Warum Kommunen ihre NS-Vergangenheit aufarbeiten sollten
Wilhelm Walther via commons.wikimedia.org
Als die Nationalsozialisten in Deutschland an die Macht kamen, blieb ein großer Teil des Beamtenapparates im Amt. Wohl auch deshalb hat die Geschichtswissenschaft lange Zeit übersehen, welch zentrale Rolle Stadt- und Gemeindeverwaltungen für die NS-Verfolgungspolitik gespielt haben.

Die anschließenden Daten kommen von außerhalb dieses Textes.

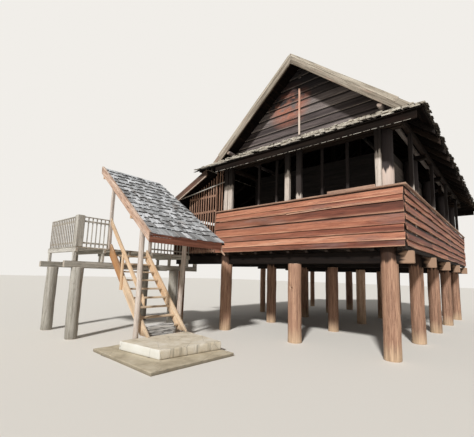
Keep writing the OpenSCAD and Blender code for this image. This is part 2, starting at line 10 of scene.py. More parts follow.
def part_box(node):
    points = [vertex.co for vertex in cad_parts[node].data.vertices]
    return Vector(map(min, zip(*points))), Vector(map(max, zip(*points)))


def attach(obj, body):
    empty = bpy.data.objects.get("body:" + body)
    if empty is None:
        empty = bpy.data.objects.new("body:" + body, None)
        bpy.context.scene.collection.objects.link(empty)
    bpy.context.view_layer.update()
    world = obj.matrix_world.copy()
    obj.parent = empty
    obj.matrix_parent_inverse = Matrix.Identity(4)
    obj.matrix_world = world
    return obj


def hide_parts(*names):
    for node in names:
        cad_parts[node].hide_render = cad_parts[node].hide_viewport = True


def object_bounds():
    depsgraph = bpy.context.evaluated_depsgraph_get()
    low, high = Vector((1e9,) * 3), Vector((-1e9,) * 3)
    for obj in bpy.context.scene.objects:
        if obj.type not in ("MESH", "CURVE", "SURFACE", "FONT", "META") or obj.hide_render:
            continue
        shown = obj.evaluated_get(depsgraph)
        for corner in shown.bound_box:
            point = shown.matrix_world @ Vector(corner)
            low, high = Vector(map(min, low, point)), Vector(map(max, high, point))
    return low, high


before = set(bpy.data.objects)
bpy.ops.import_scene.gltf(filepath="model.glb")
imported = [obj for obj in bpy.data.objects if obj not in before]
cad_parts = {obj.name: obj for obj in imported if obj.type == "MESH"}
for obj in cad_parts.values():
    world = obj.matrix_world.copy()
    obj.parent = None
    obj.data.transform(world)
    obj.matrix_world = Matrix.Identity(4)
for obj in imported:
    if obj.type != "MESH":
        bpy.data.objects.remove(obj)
cadBox = [list(corner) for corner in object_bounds()]
random.seed(417)
noise.seed_set(417)      # otherwise the noise starts from the clock
scratch = bpy.data.meshes.new("scratch")
xWay, yWay, up = Vector((1, 0, 0)), Vector((0, 1, 0)), Vector((0, 0, 1))

# main sizes in metres, the same as in the part's source
house = {
    "left": -4.52, "right": 0.40, "front": -0.28, "back": 9.08, "passageLeft": -6.45,
    "length": 8.8, "middle": -2.06, "halfSpan": 2.97,
    "eave": 4.45, "mainTan": 0.87, "skirtTan": 0.60,
    "frontEave": -0.79, "verge": -0.27, "gable": 0.17,
}


def linear(hexColour):
    parts = [int(hexColour[i:i + 2], 16) / 255 for i in (1, 3, 5)]
    return tuple(c / 12.92 if c <= 0.04045 else ((c + 0.055) / 1.055) ** 2.4 for c in parts) + (1.0,)


def emptyMaterial(name):
    material = bpy.data.materials.new(name)
    material.use_nodes = True
    material.node_tree.nodes.clear()
    return material


# one shader node with its settings, its links and, on a ramp, its stops
def addNode(tree, kind, settings=None, links=None, stops=()):
    node = tree.nodes.new("ShaderNode" + kind)
    for key, value in (settings or {}).items():
        if isinstance(key, int) or key in node.inputs:
            node.inputs[key].default_value = value
        else:
            setattr(node, key, value)
    for key, (source, output) in (links or {}).items():
        tree.links.new(source.outputs[output], node.inputs[key])
    if stops:
        elements = node.color_ramp.elements
        while len(elements) < len(stops):
            elements.new(0.5)
        for element, (position, colour) in zip(elements, stops):
            element.position = position
            element.color = linear(colour)
    return node


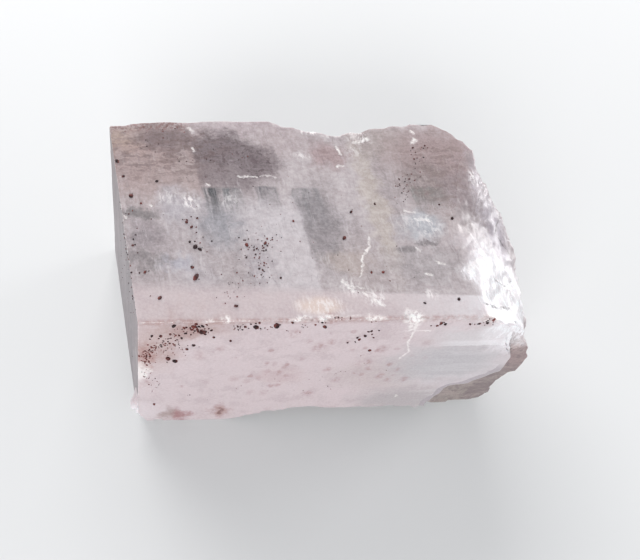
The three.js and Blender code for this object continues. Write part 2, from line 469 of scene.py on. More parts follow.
def patch_group():
    """A soft-edged patch: 1 inside an ellipsoid, fading to 0 across its edge."""
    build, given, result = new_group(
        "Patch",
        {
            "Place": ("Vector", (0, 0, 0)),
            "Centre": ("Vector", (0, 0, 0)),
            "Half size": ("Vector", (1, 1, 1)),
            "Edge": ("Float", 0.5),
            "Strength": ("Float", 1.0),
        },
        {"Mask": "Float"},
    )
    offset = build.vector("SUBTRACT", given["Place"], given["Centre"])
    distance = build.vector("LENGTH", build.vector("DIVIDE", offset, given["Half size"]))
    inner = build.math("SUBTRACT", 1.0, given["Edge"])
    outer = build.math("ADD", 1.0, given["Edge"])
    build.feed(result["Mask"], build.between(distance, inner, outer, given["Strength"], 0.0))
    return build.tree


def crack_group():
    """A thin straight line, given by its middle, direction and half length."""
    build, given, result = new_group(
        "Crack",
        {
            "Place": ("Vector", (0, 0, 0)),
            "Middle": ("Vector", (0, 0, 0)),
            "Direction": ("Vector", (1, 0, 0)),
            "Half length": ("Float", 1.0),
            "Width": ("Float", 0.2),
            "Strength": ("Float", 1.0),
        },
        {"Mask": "Float"},
    )
    offset = build.vector("SUBTRACT", given["Place"], given["Middle"])
    along = build.vector("DOT_PRODUCT", offset, given["Direction"])
    other_end = build.math("MULTIPLY", given["Half length"], -1.0)
    ends = {"Value": along, "Min": other_end, "Max": given["Half length"]}
    nearest = build.add("ShaderNodeClamp", ends).outputs[0]
    distance = build.vector("DISTANCE", offset, build.scale(given["Direction"], nearest))
    core = build.math("MULTIPLY", given["Width"], 0.35)
    build.feed(result["Mask"], build.between(distance, core, given["Width"], given["Strength"], 0.0))
    return build.tree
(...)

Noch heute ist das Thema in vielen Kommunen kaum aufgearbeitet.
Zwei Bürokratien standen in Konkurrenz zueinander
Rückblick: In den 1960er Jahren untersuchte der Historiker Hans Mommsen die Rolle der Beamtenschaft im Dritten Reich. Er richtete den Blick auf den Dualismus zwischen Staat und Partei, also auf die Doppelstrukturen im NS-System. Viele Institutionen und Funktionen gab es zweifach. Die Bundesländer existierten weiter, gleichzeitig teilte die NSDAP das Reich in Gaue und bestimmte Gauleiter. Auf kommunaler Ebene sah es ähnlich aus. Das galt auch für übergeordnete kommunalpolitische Organisationen: Neben dem staatlichen „Deutschen Gemeindetag“ gab es in der NSDAP das „Hauptamt für Kommunalpolitik“.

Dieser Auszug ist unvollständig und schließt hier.